Le problème est que tout ne peut pas être résolu et traité par des améliorations continues : il faut aussi des améliorations discontinues. Ces améliorations discontinues sont celles qui font faire des bonds en avant et qui seules sont capables d’opérer des ruptures.

Ainsi, une équipe de développement focalisée sur le continuous delivery n’aura plus le réflexe de remettre en cause ses architectures parce qu’elle ne les perçoit plus, comme le poison d’Aristote qui ne voit pas l’eau dans laquelle il évolue.

Tout comme la fluidité du fleuve nécessite la relative permanence du lit et des berges pour s’écouler, toutes les activités en flux nécessitent un environnement stable pour opérer.
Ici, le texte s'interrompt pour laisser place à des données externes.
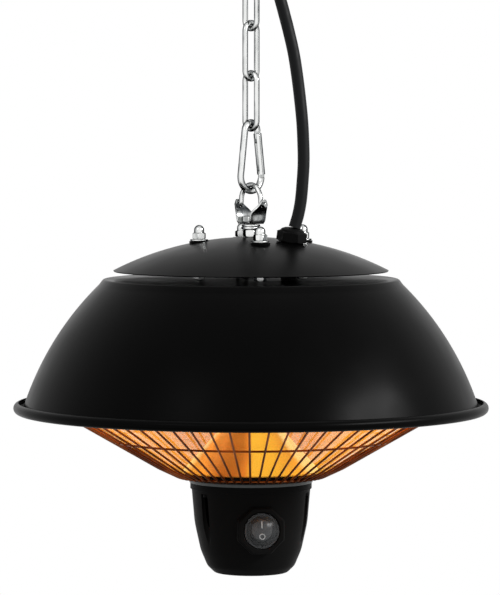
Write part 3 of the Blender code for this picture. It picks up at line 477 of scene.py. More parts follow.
def black_moulding():
    """Glass-filled moulded plastic: black, slightly rough, with a fine spark-eroded grain."""
    made, shader = surface(
        "black_moulded_plastic", Base_Color="#101010", Roughness=0.45, Specular_IOR_Level=0.02
    )
    grain(made, shader, 1.2, 0.004, rough=(0.42, 0.52))
    return made


def collar_paint():
    """Heat-proof paint on pressed steel: dark grey and dull."""
    made, shader = surface("dark_grey_paint", Base_Color="#3a3e3e", Roughness=0.42)
    grain(made, shader, 1.5, 0.015, rough=(0.36, 0.5))
    return made


def black_rubber():
    """Extruded rubber sheath: black with a dull bloom that is drawn out along the cable."""
    made, shader = surface(
        "black_rubber_sheath", Base_Color="#0d0e0f", Roughness=0.5, Specular_IOR_Level=0.12
    )
    grain(made, shader, 3.0, 0.02, stretch=(1, 1, 0.12), rough=(0.42, 0.58))
    return made


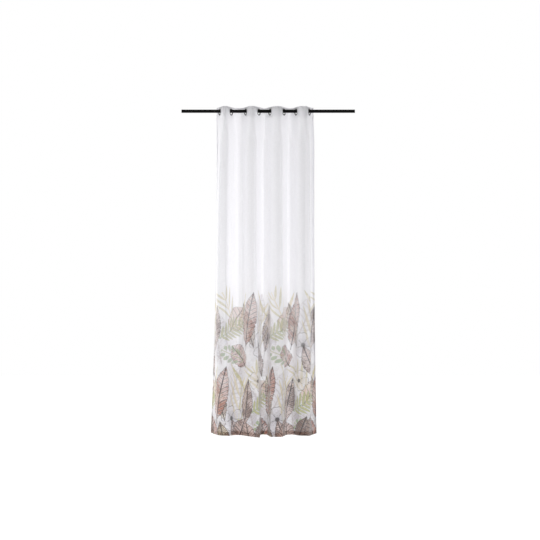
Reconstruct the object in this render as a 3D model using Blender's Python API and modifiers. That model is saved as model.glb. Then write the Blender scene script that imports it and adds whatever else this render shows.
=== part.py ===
"""Sheer eyelet curtain, one panel gathered on a plain round rod.

Metres, +Z up, the curtain's face towards -Y. The origin is the middle of the rod's axis.
A cross section is the line that the cloth follows in plan at one height: it starts at the left
side hem, behind the rod, and runs from fold to fold to the right side hem.
"""

import math

import bmesh
import bpy
from mathutils import Matrix, Vector

# Rod
ROD_DIAMETER = 0.025
ROD_LENGTH = 1.320
ROD_SIDES = 32
ROD_END_BEVEL = 0.001

# Cloth
CLOTH_TOP = 0.0315
CLOTH_DROP = 2.50
CLOTH_THICKNESS = 0.0012
EYELET_SPACING = 0.1815
SIDE_MARGIN = 0.065
TAPE_HEIGHT = 0.080
TAPE_THICKNESS = 0.0010
GAP = 0.0003

# Eyelet rings
RING_BORE_RADIUS = 0.020
RING_NECK_RADIUS = 0.0217
RING_RIM_RADIUS = 0.026
RING_CROWN = 0.0024
RING_STEPS = 20
RING_ROD_CLEARANCE = 0.0008
EYELET_HOLE_RADIUS = 0.0223
EYELET_HEIGHT = ROD_DIAMETER / 2 + RING_ROD_CLEARANCE - RING_BORE_RADIUS

# Where each eyelet sits along the rod, and how far the cloth there leans from straight across it.
EYELETS = (  # x, lean in degrees
    (-0.369, 21),
    (-0.282, 25),
    (-0.171, 22),
    (-0.071, 26),
    (0.014, 24),
    (0.120, 25),
    (0.212, 22),
    (0.313, 21),
)
TURN_FROM_EYELET = 0.045
LEFT_FLARE = math.radians(32)
RIGHT_FLARE = math.radians(60)

# The turns of the hanging cloth below its stiff heading, left to right: where each one is in plan
# at three heights. Turns a and b are the two corners of a fold: front folds f, back folds b.
UPPER_HEIGHT = -0.15
MIDDLE_HEIGHT = -1.36
HEM_HEIGHT = CLOTH_TOP - CLOTH_DROP
FOLDS = (  # turn, x upper, y upper, x middle, y middle, x hem, y hem, lift of the hem
    ("left_edge", -0.395, 0.060, -0.404, 0.075, -0.442, 0.095, 0.008),
    ("left_turn", -0.384, 0.052, -0.398, 0.045, -0.413, 0.045, 0.004),
    ("f1a", -0.357, -0.060, -0.390, -0.052, -0.371, -0.005, 0.0),
    ("f1b", -0.302, -0.058, -0.325, -0.060, -0.295, -0.024, 0.0),
    ("b1a", -0.245, 0.054, -0.253, 0.045, -0.260, 0.024, 0.0),
    ("b1b", -0.200, 0.060, -0.207, 0.055, -0.207, 0.014, 0.0),
    ("f2a", -0.159, -0.058, -0.158, -0.058, -0.158, -0.036, 0.0),
    ("f2b", -0.094, -0.064, -0.093, -0.075, -0.068, -0.098, -0.002),
    ("b2a", -0.047, 0.060, -0.046, 0.062, -0.058, 0.050, 0.0),
    ("b2b", -0.013, 0.056, -0.013, 0.055, -0.011, 0.040, 0.0),
    ("f3a", 0.029, -0.058, 0.029, -0.062, 0.018, -0.074, -0.001),
    ("f3b", 0.105, -0.066, 0.107, -0.075, 0.105, -0.074, 0.0),
    ("b3a", 0.148, 0.060, 0.150, 0.060, 0.142, 0.038, 0.0),
    ("b3b", 0.186, 0.054, 0.188, 0.054, 0.196, 0.042, 0.0),
    ("f4a", 0.223, -0.062, 0.227, -0.060, 0.235, -0.012, 0.0),
    ("f4b", 0.306, -0.060, 0.317, -0.058, 0.315, -0.022, 0.0),
    ("right_turn", 0.303, 0.046, 0.311, 0.044, 0.331, 0.024, 0.0),
    ("right_edge", 0.354, 0.058, 0.355, 0.070, 0.372, 0.092, 0.002),
)
SOFT_TURN = 0.030
CRISP_TURN = 0.010
CRISP_TURNS = ("f1b", "f2b", "f3b", "f4b")  # the right side of each front fold
SHARPEST_SHARE = 0.46
TURN_STEPS = 4

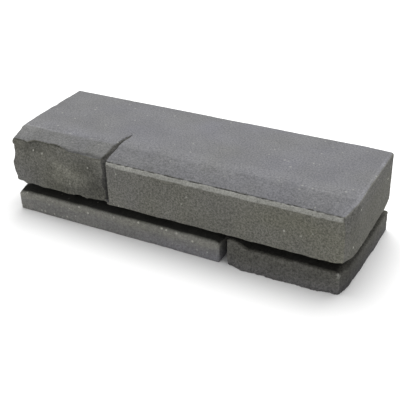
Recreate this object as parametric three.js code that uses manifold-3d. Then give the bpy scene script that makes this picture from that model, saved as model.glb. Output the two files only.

La nécessité de ces progrès discontinus, ou de rupture, peut se comprendre à l’image des mécanismes d’apprentissage et surtout de compréhension. Je suis convaincu que quand on comprend quelqu’un chose c’est toujours quelque chose comme un “saut quantique” qui se produit ; une étincelle qui embrase tout votre esprit et vous fait voir les choses de manière radicalement différente.

En matière d’apprentissage et de pédagogie, l’exercice, l’entraînement, la répétition, le rythme –  en tant que techniques d’amélioration continue – n’ont de sens que si, à un certain moment, l’apprenant fait un bond en avant en s’écriant : eureka !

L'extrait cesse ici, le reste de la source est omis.